Forget the Nexus 5 that just got leaked, the Moto X, or Google Glass, Google's main earnings engine is search and advertising. If the company is EVER able to figure out mobile advertising, its earnings power could be well in excess of $60 per share.
Last night, Google's (GOOG) third-quarter earnings showed it generated $10.74 per share in earnings, on $11.93 billion in sales, excluding traffic acquisition costs (TAC). Those numbers handily blew past the $10.34 per share in earnings analysts were expecting, but don't tell the entire story.
Google is working on Enhanced Campaigns (EC), which makes advertisers buy advertising on both mobile and desktop, instead of one or the other. That should allow them to see a better return on investment, and ultimately bring cost-per-click (CPC), a key advertising metric, up. Google said that CPC's fell 8% year-over-year, and 4% sequentially.
As advertisers become more comfortable with EC, the earnings power of Google is vastly unappreciated. Jefferies analyst Brian Pitz, who raised his price target to $1,150, wrote, "Enhanced Campaigns means marketers can easily run multi-screen ad campaigns (PC, tablet, mobile) - a key advantage for GOOG."
Assuming paid clicks, clicks related to ads served on Google sites and Network member sites, continue to rise at a healthy space, there's no reason why Google couldn't see $60 in annual earnings power, as EC becomes more prevalent amongst advertisers. Take into account that CEO Larry Page said 1.5 million Android devices are being activated every day, and it's easy to see how $60 in earnings power can happen sooner rather than later.
Paid clicks increased approximately 26% year-over-year and 8% sequentially.
JPMorgan (JPM) analyst Doug Anmuth, who raised his price target to $1,100, noted that EC most likely didn't affect third-quarter results, making it all the more impressive." Enhanced Campaigns does not appear to have had a material impact on 3Q results either way, but we believe it represents a major opportunity going forward as usage pushes toward mobile and advertisers increasingly utilize bid modifiers and cross-device analytics," Anmuth wrote in his note.
Deutsche Bank analyst Ross Sandler, who hiked his price target to $1,220 from $970, thinks "the worst is behind Google from a sentiment perspective, and looking into 2014, we see several catalysts," namely revenue from Enhanced Campaigns. He raised his earnings estimates by 14% following the report.

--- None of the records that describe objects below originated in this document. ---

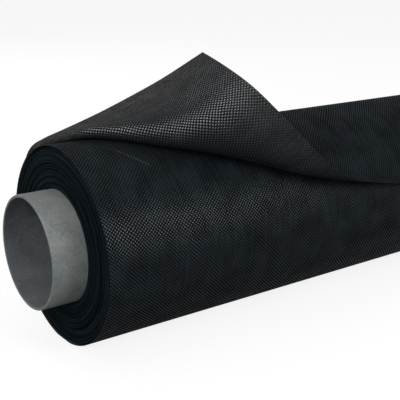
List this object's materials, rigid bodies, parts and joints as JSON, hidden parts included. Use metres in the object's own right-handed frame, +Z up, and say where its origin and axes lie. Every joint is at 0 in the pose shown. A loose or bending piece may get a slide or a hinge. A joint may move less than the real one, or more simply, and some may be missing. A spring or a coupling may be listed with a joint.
{
  "type": "roll of landscape fabric",
  "caption": "Long roll of black dotted ground-cover fabric wound on a grey plastic core that stands out at both ends, with the front corner of its loose end turned up.",
  "frame": {"origin": "middle of the strip that the roll rests on, under the middle of its length", "axes": "+X along the roll away from the end with the turned corner, -Y towards the side that the loose end hangs on, +Z up"},
  "size_m": [1.0452, 0.1489, 0.1853],
  "materials": {
    "core_plastic": "satin grey extruded plastic pipe, faint scuffs",
    "core_tape": "thin tan adhesive tape",
    "fabric_edges": "matt black edges of many wound layers",
    "fabric_face": "black spunbond fleece with a diagonal grid of shiny pressed dots",
    "fabric_underside": "greyish black spunbond fleece with a diagonal grid of shiny pressed dots"
  },
  "bodies": {
    "roll": {"core_tube": "core_plastic", "core_tape": "core_tape", "wound_fabric": "fabric_edges", "outer_turn": "fabric_face"},
    "loose_sheet": {"loose_end": "fabric_face", "turned_corner": "fabric_underside"}
  },
  "joints": [
    {"name": "loose_end_peel", "type": "hinge", "parent": "roll", "child": "loose_sheet", "pos_m": [0, 0.05113, 0.1089], "axis": [-1, 0, 0], "range_deg": [0, 75]}
  ]
}
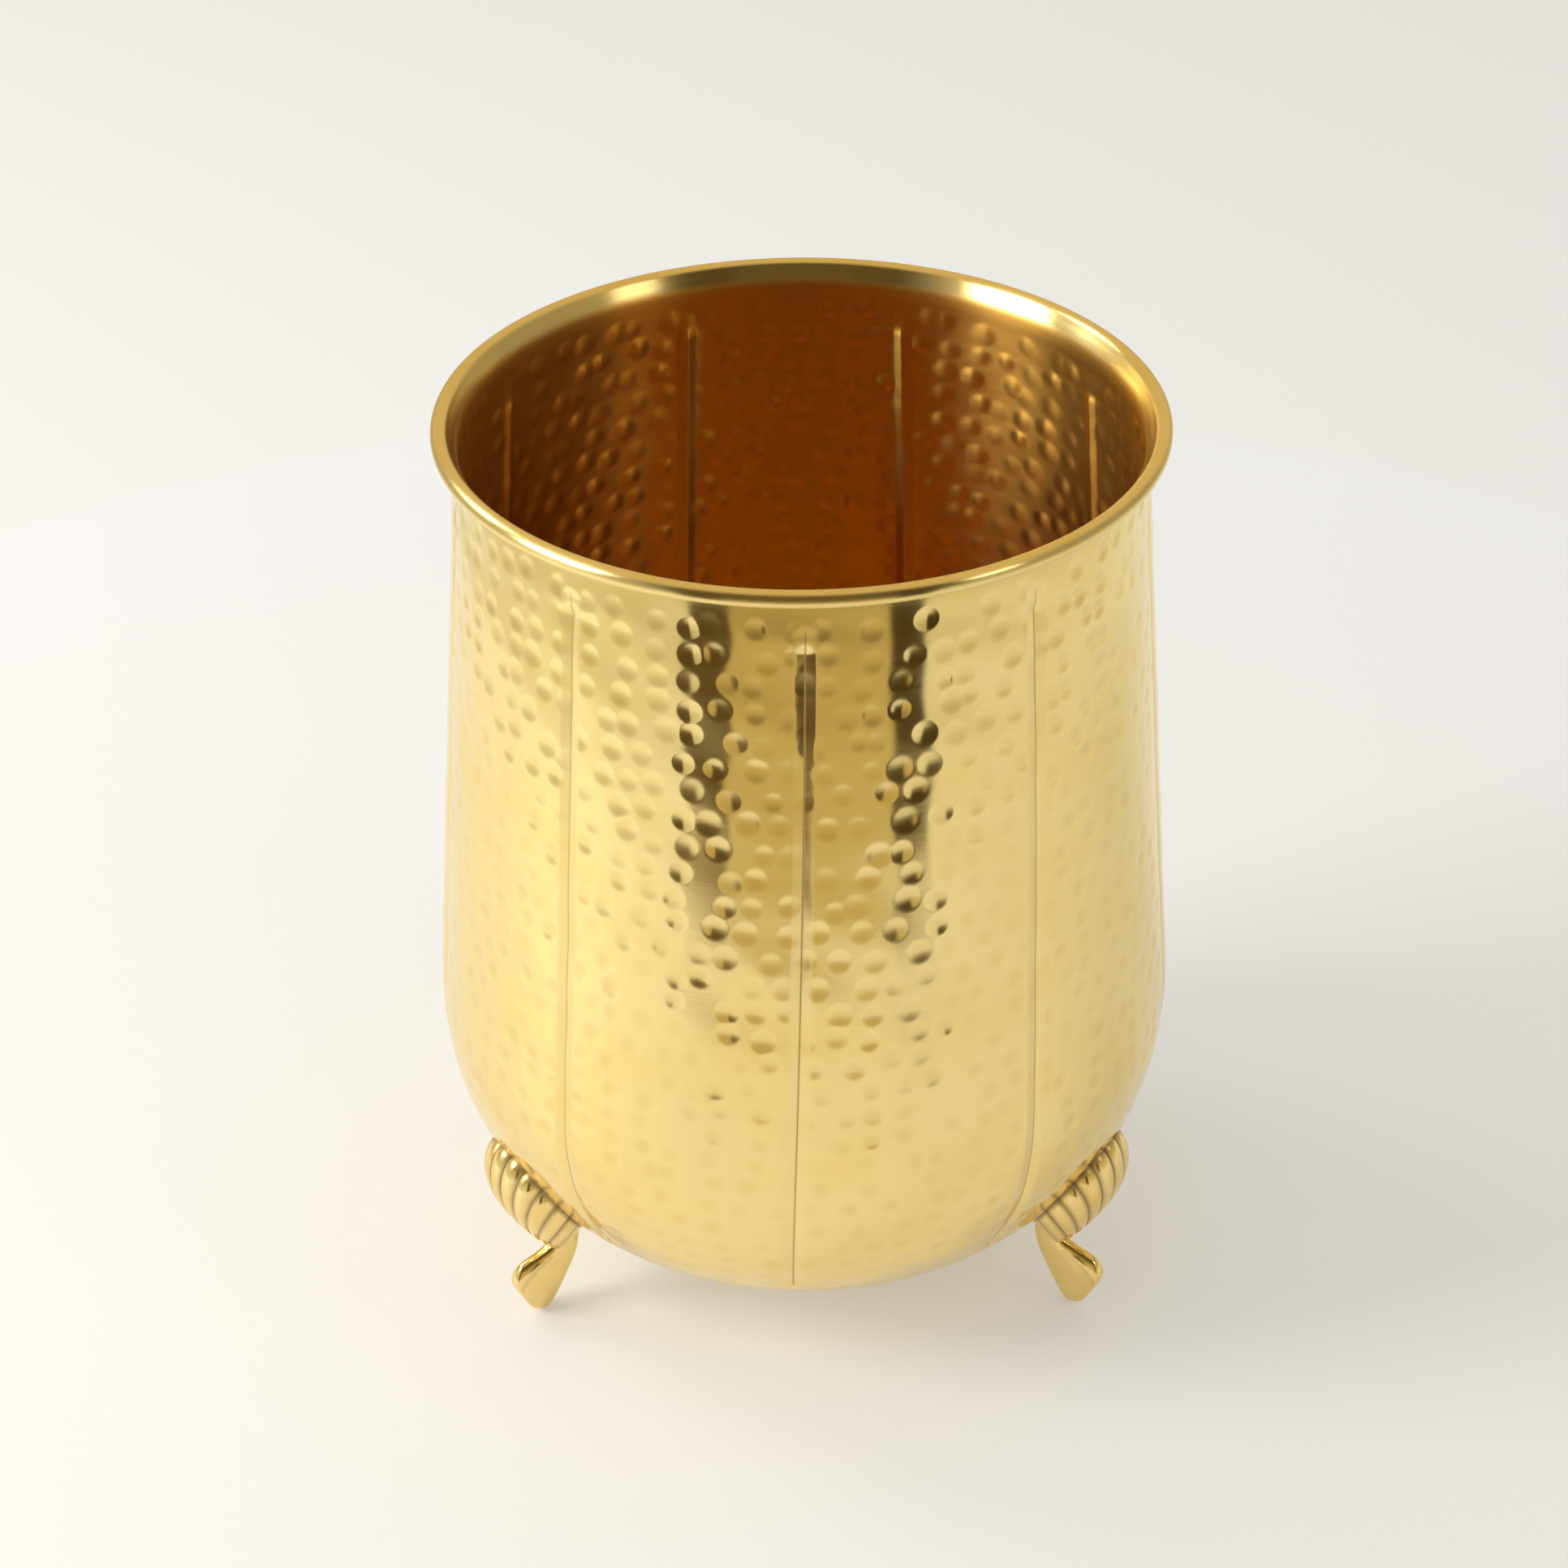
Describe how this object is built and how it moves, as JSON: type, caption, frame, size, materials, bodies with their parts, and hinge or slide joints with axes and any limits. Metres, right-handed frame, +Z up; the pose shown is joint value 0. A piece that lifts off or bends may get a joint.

While Google gets a lot of credit in the media and on Wall Street for moonshots such as Project Loon (which Page had no update on), Google Glass, Google Fiber, driver-less cars and other projects, its bread and butter is still search and display advertising. Enhanced Campaigns will ultimately allow the company to increase its earnings power markedly, sending the stock to even further into the stratosphere than it already is.
Don't forget about the moon shots, either.